[Structured object records]
══════════

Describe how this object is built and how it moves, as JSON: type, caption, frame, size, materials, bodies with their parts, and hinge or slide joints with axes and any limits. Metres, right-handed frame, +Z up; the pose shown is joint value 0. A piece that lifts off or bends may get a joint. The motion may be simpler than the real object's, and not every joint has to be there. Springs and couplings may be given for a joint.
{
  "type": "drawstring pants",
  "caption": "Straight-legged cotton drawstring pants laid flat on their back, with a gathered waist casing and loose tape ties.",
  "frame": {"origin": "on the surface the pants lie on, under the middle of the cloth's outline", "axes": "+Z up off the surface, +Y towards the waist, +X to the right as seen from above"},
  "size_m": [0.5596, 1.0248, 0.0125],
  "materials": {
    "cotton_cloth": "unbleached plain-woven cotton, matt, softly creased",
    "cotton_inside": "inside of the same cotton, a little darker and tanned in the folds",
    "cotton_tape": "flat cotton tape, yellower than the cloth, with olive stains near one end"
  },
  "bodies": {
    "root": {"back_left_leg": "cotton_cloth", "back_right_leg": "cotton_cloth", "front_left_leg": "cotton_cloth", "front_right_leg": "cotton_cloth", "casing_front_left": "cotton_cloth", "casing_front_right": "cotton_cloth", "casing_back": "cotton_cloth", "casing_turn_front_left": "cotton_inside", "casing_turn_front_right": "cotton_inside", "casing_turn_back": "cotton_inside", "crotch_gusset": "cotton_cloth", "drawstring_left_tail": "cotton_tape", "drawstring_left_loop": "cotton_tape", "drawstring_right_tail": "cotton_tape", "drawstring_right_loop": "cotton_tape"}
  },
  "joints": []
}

══════════

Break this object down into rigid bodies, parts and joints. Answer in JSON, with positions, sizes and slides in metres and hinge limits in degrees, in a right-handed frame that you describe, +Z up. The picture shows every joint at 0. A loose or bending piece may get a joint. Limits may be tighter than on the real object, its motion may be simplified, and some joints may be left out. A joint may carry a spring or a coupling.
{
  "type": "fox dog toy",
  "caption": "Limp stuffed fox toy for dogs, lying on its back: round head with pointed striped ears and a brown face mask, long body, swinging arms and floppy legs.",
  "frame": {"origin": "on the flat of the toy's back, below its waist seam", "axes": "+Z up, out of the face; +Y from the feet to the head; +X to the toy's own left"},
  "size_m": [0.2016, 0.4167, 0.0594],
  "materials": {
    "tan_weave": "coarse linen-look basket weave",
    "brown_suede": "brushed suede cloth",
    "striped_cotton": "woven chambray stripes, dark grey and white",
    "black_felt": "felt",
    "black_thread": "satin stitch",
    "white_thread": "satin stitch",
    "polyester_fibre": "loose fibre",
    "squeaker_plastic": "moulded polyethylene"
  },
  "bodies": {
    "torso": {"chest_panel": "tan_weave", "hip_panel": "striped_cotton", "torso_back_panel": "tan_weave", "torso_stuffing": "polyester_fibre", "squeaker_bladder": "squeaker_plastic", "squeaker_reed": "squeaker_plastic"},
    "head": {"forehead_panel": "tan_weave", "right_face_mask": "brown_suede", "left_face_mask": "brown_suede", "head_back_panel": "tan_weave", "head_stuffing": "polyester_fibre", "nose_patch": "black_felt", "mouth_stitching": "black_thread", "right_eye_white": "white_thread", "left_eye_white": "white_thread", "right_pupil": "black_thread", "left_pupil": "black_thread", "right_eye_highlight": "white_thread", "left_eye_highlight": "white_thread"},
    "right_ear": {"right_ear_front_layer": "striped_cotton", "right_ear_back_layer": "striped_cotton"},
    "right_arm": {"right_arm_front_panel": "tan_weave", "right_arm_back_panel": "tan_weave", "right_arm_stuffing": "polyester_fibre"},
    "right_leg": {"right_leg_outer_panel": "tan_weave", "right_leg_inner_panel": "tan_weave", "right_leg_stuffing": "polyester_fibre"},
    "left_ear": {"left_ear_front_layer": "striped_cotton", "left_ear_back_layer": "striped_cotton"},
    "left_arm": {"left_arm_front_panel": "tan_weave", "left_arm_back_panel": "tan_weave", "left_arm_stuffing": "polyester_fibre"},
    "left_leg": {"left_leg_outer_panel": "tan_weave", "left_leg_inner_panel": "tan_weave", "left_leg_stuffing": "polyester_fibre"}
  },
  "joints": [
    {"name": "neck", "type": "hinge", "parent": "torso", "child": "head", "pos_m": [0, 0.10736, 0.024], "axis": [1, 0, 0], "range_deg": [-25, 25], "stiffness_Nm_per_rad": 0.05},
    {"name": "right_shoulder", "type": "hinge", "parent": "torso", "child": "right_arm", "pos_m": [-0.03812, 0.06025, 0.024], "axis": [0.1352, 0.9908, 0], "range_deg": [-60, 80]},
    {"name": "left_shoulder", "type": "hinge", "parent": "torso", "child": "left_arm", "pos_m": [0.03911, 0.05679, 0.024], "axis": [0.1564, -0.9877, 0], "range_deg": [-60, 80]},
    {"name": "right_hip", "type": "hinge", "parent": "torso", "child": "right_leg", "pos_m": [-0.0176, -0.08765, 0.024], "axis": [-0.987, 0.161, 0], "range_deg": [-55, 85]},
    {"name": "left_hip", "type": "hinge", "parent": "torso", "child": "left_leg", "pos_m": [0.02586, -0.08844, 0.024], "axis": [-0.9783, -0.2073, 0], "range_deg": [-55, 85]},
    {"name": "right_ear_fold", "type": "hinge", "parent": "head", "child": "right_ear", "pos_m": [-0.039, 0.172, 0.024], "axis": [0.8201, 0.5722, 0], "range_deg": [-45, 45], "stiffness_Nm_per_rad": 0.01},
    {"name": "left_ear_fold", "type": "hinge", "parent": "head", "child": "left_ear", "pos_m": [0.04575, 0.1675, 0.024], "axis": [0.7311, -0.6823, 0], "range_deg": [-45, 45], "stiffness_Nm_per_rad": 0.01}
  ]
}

══════════

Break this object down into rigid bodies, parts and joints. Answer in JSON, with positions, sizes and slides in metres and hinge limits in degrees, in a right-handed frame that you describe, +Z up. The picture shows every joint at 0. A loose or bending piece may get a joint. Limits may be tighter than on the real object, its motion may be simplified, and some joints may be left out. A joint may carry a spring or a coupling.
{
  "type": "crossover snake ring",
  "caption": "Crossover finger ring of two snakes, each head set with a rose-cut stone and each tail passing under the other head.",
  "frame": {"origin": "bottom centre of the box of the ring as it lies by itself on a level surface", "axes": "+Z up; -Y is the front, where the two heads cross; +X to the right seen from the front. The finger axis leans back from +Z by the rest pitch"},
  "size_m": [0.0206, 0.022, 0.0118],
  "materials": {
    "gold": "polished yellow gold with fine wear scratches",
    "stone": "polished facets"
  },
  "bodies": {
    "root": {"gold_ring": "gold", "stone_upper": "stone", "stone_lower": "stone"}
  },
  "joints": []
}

══════════

## BRIEF
From the material above, count the lines that include "their" and give only the total.

## EXPECTED OUTPUT
2